_Given request_. Return only the stretch of the material below that begins with the line containing "(obj.Label, len(obj.Shape.Solids), obj.Shape.Volume))" and ends with the line containing "for node in", exactly; both of those lines belong to it.

start

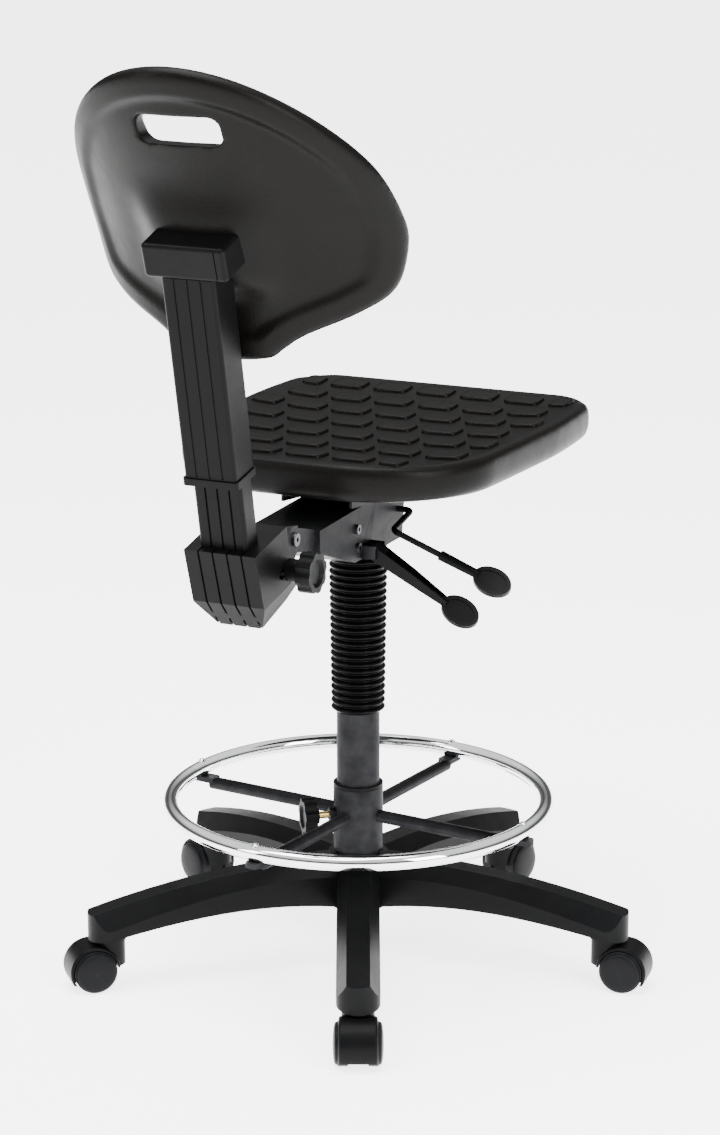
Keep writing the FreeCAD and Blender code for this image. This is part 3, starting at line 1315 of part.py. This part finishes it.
def check():
    for obj in doc.Objects:
        if "Invalid" in obj.State or "Error" in obj.State:
            raise RuntimeError("%s did not build: %s" % (obj.Name, obj.State))
    for obj in sub_parts:
        if obj.Shape.isNull() or not obj.Shape.isValid():
            raise RuntimeError("%s has no valid shape" % obj.Label)
        if not obj.Shape.Solids:
            raise RuntimeError("%s has no solid" % obj.Label)


def write():
    os.makedirs("parts", exist_ok=True)
    for obj in sub_parts:
        obj.Shape.exportStep("parts/%s.step" % obj.Label)
        print("%-24s solids %d  volume %.0f" % (obj.Label, len(obj.Shape.Solids), obj.Shape.Volume))
    print(len(sub_parts), "sub-parts")


build()
check()
write()
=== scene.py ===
"""Looks for the drafting chair: moulded pads, bellows, procedural materials, light and camera."""

import json
import math

import bmesh
import bpy
import numpy as np
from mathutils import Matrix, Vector


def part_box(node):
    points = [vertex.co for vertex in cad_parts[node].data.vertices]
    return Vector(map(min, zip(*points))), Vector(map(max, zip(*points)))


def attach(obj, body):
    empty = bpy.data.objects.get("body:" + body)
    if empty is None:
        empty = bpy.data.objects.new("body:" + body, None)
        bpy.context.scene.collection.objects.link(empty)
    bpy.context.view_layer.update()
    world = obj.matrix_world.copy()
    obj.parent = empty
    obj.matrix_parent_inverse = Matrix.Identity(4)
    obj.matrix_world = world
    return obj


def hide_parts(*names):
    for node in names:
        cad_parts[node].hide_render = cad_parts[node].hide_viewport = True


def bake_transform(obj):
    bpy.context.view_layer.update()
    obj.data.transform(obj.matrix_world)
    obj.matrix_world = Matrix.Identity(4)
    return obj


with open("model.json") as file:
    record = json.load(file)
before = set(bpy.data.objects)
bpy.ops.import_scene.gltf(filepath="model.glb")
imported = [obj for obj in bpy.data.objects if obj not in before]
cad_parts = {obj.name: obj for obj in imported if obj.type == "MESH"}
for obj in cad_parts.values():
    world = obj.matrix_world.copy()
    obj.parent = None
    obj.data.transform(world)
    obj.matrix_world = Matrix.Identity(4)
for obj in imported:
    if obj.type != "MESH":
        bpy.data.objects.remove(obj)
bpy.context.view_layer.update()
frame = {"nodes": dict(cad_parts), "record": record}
nodes = frame["nodes"]


# ---------------------------------------------------------------- material helpers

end

_Full output_.
        print("%-24s solids %d  volume %.0f" % (obj.Label, len(obj.Shape.Solids), obj.Shape.Volume))
    print(len(sub_parts), "sub-parts")


build()
check()
write()
=== scene.py ===
"""Looks for the drafting chair: moulded pads, bellows, procedural materials, light and camera."""

import json
import math

import bmesh
import bpy
import numpy as np
from mathutils import Matrix, Vector


def part_box(node):
    points = [vertex.co for vertex in cad_parts[node].data.vertices]
    return Vector(map(min, zip(*points))), Vector(map(max, zip(*points)))


def attach(obj, body):
    empty = bpy.data.objects.get("body:" + body)
    if empty is None:
        empty = bpy.data.objects.new("body:" + body, None)
        bpy.context.scene.collection.objects.link(empty)
    bpy.context.view_layer.update()
    world = obj.matrix_world.copy()
    obj.parent = empty
    obj.matrix_parent_inverse = Matrix.Identity(4)
    obj.matrix_world = world
    return obj


def hide_parts(*names):
    for node in names:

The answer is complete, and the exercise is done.